Exercise task:
Set down the lines from the one containing "front_shell();" to the one containing "imported = [obj", both lines included, exactly as they stand and with no other lines.

══════════════════════════════

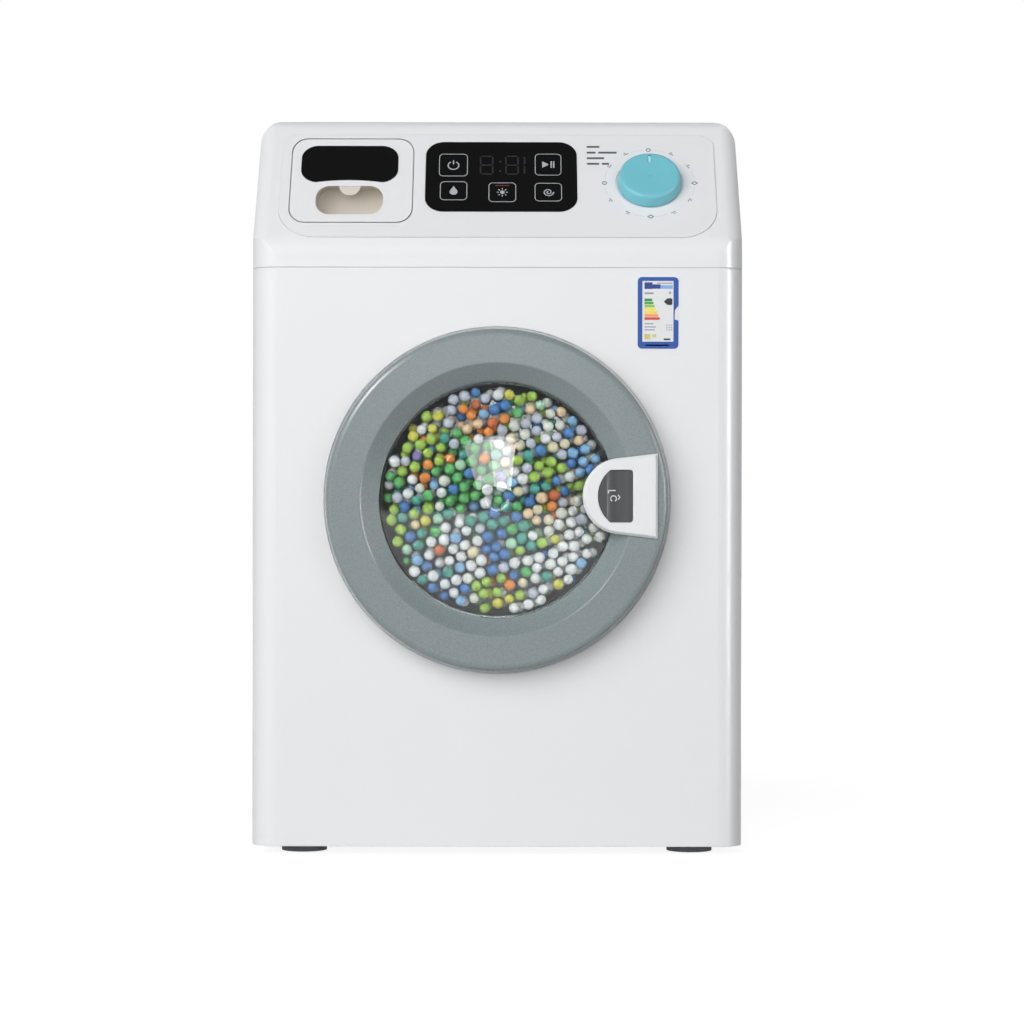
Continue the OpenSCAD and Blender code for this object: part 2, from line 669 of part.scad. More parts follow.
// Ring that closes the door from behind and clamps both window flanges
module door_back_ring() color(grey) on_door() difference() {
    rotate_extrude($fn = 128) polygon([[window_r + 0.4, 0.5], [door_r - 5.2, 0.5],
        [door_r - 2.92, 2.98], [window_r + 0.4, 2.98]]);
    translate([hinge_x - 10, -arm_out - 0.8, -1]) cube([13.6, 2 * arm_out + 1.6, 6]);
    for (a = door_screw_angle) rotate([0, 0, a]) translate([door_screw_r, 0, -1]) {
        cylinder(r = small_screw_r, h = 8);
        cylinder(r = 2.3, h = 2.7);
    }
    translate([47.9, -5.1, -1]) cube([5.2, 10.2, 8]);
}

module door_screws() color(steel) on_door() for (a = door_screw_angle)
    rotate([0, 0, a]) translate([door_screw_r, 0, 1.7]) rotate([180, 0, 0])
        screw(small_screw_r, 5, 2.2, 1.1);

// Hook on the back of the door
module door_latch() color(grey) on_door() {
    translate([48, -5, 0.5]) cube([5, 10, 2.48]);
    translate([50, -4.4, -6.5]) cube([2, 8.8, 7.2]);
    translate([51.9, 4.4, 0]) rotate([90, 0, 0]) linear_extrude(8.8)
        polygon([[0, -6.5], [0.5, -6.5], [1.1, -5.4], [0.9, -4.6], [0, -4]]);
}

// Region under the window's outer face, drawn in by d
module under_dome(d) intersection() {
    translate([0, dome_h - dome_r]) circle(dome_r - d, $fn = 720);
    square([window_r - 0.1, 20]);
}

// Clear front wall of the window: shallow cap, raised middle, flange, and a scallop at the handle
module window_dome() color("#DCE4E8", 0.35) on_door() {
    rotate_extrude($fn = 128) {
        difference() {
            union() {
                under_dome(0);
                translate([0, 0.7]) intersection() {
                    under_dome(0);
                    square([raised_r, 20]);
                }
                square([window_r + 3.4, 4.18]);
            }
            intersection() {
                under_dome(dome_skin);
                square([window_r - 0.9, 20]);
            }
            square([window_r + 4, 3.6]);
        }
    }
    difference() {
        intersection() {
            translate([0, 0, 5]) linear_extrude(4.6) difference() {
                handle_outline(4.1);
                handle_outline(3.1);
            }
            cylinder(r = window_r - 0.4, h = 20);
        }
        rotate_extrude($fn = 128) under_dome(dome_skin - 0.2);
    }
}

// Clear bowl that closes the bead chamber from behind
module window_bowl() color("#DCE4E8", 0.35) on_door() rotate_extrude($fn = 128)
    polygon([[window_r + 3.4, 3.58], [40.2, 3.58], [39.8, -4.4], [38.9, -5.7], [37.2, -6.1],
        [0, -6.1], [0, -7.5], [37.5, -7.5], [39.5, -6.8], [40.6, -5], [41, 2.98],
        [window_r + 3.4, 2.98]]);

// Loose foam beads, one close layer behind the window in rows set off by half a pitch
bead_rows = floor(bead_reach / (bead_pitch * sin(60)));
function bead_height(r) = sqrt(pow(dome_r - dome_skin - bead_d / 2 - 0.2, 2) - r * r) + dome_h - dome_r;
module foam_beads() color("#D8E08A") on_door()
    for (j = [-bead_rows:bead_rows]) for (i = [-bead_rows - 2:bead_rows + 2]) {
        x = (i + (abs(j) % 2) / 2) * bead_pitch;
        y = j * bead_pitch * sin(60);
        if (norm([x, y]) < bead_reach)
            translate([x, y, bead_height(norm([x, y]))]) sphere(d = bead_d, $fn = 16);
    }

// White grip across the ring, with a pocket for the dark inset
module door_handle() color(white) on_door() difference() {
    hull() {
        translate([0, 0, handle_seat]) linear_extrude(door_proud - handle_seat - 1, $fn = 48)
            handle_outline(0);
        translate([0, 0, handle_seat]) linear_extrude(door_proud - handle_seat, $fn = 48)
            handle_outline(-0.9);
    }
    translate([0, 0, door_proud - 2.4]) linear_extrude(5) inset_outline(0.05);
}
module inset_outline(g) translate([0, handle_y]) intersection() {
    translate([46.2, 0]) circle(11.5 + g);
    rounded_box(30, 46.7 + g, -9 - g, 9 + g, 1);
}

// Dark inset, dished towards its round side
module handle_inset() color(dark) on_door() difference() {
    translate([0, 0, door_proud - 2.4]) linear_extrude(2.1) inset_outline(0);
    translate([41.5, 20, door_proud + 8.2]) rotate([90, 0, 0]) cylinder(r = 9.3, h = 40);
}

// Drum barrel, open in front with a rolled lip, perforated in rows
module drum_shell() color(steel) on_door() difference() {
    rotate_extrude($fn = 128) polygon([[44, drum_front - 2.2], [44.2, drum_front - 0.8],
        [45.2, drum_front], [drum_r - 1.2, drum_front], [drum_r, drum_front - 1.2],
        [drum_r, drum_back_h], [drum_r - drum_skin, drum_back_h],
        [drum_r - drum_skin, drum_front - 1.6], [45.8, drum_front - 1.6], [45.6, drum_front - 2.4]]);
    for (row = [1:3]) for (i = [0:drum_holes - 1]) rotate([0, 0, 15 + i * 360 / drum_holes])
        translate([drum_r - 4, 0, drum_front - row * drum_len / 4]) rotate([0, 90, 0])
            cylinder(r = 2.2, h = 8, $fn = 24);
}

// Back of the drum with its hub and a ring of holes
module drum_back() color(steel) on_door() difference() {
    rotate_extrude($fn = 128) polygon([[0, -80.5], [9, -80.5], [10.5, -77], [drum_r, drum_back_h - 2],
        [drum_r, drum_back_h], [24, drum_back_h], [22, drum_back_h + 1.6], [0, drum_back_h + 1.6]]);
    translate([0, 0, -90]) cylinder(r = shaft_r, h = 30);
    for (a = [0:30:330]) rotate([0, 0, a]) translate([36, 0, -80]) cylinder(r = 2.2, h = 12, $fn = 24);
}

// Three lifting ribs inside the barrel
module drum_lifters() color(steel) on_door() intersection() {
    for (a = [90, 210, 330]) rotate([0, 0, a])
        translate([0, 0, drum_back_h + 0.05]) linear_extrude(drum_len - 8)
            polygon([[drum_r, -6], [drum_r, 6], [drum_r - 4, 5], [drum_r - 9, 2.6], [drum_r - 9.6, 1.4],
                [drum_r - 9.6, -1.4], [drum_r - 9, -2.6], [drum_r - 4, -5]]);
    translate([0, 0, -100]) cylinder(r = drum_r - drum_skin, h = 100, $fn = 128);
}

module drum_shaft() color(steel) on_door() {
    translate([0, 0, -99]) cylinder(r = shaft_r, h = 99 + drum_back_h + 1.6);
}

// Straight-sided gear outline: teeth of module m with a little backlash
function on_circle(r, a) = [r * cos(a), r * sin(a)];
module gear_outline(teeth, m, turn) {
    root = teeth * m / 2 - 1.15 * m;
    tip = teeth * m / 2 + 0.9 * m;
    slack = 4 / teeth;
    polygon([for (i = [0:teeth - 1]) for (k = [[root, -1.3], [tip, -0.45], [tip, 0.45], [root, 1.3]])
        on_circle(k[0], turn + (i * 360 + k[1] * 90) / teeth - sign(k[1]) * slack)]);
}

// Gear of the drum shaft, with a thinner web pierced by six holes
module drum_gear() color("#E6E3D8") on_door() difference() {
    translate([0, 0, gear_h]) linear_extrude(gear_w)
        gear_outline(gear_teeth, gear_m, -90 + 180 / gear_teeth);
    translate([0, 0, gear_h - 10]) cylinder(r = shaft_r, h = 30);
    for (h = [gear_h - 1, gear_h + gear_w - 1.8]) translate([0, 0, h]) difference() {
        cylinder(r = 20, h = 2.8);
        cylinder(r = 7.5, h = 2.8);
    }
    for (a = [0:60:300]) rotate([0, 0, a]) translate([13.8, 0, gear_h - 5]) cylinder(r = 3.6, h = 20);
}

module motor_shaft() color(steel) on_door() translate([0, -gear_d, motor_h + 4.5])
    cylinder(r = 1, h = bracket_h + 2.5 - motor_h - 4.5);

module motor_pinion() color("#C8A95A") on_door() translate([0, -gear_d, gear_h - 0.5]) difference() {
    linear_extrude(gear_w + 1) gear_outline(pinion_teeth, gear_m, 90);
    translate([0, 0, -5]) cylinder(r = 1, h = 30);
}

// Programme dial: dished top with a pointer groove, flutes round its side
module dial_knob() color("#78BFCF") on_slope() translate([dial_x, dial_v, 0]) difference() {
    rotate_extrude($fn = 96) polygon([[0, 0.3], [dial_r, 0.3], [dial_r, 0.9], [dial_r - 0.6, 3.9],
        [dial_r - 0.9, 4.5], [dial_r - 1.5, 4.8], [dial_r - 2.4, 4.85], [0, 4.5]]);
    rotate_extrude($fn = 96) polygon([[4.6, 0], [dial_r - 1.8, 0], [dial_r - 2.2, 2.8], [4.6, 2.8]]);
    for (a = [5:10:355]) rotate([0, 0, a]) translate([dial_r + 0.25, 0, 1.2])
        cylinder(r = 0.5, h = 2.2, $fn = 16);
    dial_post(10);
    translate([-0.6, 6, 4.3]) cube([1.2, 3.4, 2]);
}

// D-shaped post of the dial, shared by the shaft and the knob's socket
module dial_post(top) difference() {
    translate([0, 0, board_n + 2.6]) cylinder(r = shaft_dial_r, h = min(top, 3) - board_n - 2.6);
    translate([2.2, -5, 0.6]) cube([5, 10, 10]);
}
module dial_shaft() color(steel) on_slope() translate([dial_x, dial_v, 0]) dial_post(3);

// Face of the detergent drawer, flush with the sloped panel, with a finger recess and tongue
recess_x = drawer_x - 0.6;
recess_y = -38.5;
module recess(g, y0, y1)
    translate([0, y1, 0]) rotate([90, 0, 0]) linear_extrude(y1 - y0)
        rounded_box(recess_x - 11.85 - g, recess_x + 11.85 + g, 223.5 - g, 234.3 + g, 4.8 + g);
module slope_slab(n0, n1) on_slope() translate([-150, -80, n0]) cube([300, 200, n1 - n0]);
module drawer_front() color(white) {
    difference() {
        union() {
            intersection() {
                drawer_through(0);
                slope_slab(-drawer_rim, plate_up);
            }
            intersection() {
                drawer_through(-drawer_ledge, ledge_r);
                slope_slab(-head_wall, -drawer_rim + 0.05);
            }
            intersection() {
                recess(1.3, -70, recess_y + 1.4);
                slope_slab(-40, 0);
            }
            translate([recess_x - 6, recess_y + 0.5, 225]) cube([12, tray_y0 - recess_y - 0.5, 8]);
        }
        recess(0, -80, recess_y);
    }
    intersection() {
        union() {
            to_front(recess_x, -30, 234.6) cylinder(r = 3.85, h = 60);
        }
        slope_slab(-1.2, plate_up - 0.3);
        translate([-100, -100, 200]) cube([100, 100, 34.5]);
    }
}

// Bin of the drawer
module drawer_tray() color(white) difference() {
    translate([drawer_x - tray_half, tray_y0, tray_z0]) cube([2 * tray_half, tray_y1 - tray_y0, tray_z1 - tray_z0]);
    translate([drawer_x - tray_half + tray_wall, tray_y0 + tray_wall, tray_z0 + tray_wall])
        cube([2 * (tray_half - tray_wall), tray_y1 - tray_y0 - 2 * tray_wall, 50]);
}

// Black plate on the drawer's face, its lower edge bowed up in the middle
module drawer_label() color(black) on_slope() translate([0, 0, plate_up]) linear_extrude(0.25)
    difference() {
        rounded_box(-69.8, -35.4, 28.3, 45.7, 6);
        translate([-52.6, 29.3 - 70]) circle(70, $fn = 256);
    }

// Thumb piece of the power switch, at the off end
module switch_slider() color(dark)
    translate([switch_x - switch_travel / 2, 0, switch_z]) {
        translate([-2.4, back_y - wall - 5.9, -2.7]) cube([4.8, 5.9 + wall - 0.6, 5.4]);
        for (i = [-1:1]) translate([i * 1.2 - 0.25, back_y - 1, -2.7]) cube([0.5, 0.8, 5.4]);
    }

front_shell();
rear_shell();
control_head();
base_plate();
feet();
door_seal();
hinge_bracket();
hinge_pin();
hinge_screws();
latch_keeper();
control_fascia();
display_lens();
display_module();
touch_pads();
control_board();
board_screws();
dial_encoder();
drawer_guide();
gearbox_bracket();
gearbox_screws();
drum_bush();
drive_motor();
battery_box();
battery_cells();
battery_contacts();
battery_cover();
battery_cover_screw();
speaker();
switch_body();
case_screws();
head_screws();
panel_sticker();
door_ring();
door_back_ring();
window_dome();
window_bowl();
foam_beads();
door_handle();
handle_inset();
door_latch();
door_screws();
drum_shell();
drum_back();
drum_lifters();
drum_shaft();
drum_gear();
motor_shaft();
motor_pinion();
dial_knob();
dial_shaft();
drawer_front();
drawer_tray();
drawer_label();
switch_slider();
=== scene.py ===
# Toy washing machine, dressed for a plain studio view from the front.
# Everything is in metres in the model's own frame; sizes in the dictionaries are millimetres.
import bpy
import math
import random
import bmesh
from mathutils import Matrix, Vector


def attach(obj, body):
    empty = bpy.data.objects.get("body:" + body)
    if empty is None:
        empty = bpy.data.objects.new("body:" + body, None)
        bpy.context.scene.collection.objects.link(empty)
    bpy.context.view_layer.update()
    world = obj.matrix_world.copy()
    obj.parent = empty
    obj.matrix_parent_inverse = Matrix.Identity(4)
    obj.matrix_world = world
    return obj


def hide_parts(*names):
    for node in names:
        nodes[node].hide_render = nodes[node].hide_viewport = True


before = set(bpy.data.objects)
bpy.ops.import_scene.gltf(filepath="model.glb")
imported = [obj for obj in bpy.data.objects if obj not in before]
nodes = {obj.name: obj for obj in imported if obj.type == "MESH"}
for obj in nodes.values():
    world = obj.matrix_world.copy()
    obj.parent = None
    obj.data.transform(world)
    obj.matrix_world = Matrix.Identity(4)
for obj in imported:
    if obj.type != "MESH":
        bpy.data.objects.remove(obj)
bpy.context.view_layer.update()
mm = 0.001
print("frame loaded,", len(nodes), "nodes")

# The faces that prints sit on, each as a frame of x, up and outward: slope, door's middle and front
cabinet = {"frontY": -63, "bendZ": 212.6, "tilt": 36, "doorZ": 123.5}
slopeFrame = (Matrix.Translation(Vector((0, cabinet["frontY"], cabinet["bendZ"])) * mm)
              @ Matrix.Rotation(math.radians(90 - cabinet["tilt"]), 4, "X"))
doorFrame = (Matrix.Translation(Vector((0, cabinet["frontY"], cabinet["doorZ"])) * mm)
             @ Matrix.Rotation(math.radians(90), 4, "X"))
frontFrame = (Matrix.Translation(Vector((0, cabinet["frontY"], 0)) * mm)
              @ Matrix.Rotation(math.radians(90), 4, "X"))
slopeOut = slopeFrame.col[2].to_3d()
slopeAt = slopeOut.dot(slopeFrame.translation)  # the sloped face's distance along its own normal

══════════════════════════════

Final result:
front_shell();
rear_shell();
control_head();
base_plate();
feet();
door_seal();
hinge_bracket();
hinge_pin();
hinge_screws();
latch_keeper();
control_fascia();
display_lens();
display_module();
touch_pads();
control_board();
board_screws();
dial_encoder();
drawer_guide();
gearbox_bracket();
gearbox_screws();
drum_bush();
drive_motor();
battery_box();
battery_cells();
battery_contacts();
battery_cover();
battery_cover_screw();
speaker();
switch_body();
case_screws();
head_screws();
panel_sticker();
door_ring();
door_back_ring();
window_dome();
window_bowl();
foam_beads();
door_handle();
handle_inset();
door_latch();
door_screws();
drum_shell();
drum_back();
drum_lifters();
drum_shaft();
drum_gear();
motor_shaft();
motor_pinion();
dial_knob();
dial_shaft();
drawer_front();
drawer_tray();
drawer_label();
switch_slider();
=== scene.py ===
# Toy washing machine, dressed for a plain studio view from the front.
# Everything is in metres in the model's own frame; sizes in the dictionaries are millimetres.
import bpy
import math
import random
import bmesh
from mathutils import Matrix, Vector


def attach(obj, body):
    empty = bpy.data.objects.get("body:" + body)
    if empty is None:
        empty = bpy.data.objects.new("body:" + body, None)
        bpy.context.scene.collection.objects.link(empty)
    bpy.context.view_layer.update()
    world = obj.matrix_world.copy()
    obj.parent = empty
    obj.matrix_parent_inverse = Matrix.Identity(4)
    obj.matrix_world = world
    return obj


def hide_parts(*names):
    for node in names:
        nodes[node].hide_render = nodes[node].hide_viewport = True


before = set(bpy.data.objects)
bpy.ops.import_scene.gltf(filepath="model.glb")
imported = [obj for obj in bpy.data.objects if obj not in before]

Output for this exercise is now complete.